Look through the data and write out every line with the word "More" in it.

- **RAW DATA**
────────

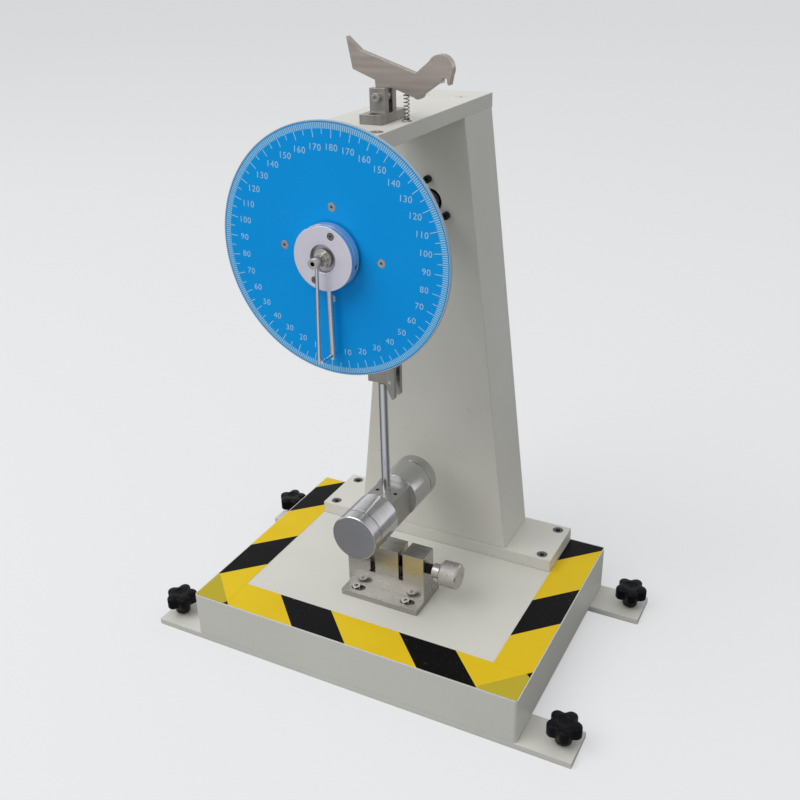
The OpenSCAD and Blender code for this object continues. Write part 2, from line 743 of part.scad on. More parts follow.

────────

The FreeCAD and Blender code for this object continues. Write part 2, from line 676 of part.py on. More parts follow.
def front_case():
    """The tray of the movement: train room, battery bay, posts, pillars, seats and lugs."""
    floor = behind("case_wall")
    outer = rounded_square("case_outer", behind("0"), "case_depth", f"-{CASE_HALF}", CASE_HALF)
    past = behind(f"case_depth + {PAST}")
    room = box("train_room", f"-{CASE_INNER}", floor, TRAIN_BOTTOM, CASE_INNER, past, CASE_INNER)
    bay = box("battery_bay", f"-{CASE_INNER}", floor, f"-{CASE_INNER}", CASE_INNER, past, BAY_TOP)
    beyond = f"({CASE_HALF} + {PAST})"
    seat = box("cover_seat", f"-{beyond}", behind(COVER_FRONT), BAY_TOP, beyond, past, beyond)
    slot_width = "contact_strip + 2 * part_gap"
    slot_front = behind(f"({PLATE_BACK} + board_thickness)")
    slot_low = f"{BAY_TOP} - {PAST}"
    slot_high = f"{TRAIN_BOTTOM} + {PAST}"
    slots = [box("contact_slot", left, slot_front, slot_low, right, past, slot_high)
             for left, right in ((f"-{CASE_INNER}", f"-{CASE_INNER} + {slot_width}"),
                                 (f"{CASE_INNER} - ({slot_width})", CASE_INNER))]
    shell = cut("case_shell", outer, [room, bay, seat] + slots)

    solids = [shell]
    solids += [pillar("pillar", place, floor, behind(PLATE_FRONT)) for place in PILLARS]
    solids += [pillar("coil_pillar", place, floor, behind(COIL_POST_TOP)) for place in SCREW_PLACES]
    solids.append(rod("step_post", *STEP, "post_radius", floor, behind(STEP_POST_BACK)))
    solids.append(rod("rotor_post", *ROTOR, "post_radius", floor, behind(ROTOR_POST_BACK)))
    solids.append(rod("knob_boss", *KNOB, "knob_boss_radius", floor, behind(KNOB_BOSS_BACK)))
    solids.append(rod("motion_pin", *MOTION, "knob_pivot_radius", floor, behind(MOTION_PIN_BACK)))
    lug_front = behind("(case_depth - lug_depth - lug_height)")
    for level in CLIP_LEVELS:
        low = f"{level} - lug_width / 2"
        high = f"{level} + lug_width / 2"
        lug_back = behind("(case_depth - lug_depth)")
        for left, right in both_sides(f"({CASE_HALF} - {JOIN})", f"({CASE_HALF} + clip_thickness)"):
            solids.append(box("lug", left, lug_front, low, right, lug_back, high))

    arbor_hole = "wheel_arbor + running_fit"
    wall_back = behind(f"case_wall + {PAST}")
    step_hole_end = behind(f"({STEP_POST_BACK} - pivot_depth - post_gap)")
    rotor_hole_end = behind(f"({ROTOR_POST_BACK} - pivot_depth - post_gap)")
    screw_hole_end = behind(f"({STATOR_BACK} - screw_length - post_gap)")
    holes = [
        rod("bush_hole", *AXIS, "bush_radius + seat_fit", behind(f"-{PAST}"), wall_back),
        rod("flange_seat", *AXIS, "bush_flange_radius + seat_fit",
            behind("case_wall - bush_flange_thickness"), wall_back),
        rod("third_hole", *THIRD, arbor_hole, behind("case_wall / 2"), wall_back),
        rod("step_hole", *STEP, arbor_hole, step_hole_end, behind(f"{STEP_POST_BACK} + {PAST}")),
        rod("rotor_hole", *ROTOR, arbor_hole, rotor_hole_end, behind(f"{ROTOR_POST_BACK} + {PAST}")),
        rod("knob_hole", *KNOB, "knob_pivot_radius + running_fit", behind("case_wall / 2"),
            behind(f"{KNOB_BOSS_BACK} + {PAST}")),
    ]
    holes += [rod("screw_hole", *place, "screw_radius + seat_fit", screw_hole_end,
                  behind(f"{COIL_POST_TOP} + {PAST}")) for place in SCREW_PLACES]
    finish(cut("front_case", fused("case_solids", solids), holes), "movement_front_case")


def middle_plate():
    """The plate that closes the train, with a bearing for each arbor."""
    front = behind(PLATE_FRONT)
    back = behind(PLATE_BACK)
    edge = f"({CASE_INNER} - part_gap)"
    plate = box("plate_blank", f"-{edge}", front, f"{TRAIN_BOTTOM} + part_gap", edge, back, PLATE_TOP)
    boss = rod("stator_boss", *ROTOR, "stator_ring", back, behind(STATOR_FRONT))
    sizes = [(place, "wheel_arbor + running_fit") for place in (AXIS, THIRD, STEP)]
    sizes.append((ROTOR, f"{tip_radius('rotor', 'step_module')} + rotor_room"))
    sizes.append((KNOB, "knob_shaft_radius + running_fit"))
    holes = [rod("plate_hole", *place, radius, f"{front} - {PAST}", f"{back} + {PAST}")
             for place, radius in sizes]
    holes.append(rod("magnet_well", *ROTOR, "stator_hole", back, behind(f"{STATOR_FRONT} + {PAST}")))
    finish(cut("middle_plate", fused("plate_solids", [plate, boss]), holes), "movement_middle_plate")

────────

- **ANSWER BELOW**
The OpenSCAD and Blender code for this object continues. Write part 2, from line 743 of part.scad on. More parts follow.
The FreeCAD and Blender code for this object continues. Write part 2, from line 676 of part.py on. More parts follow.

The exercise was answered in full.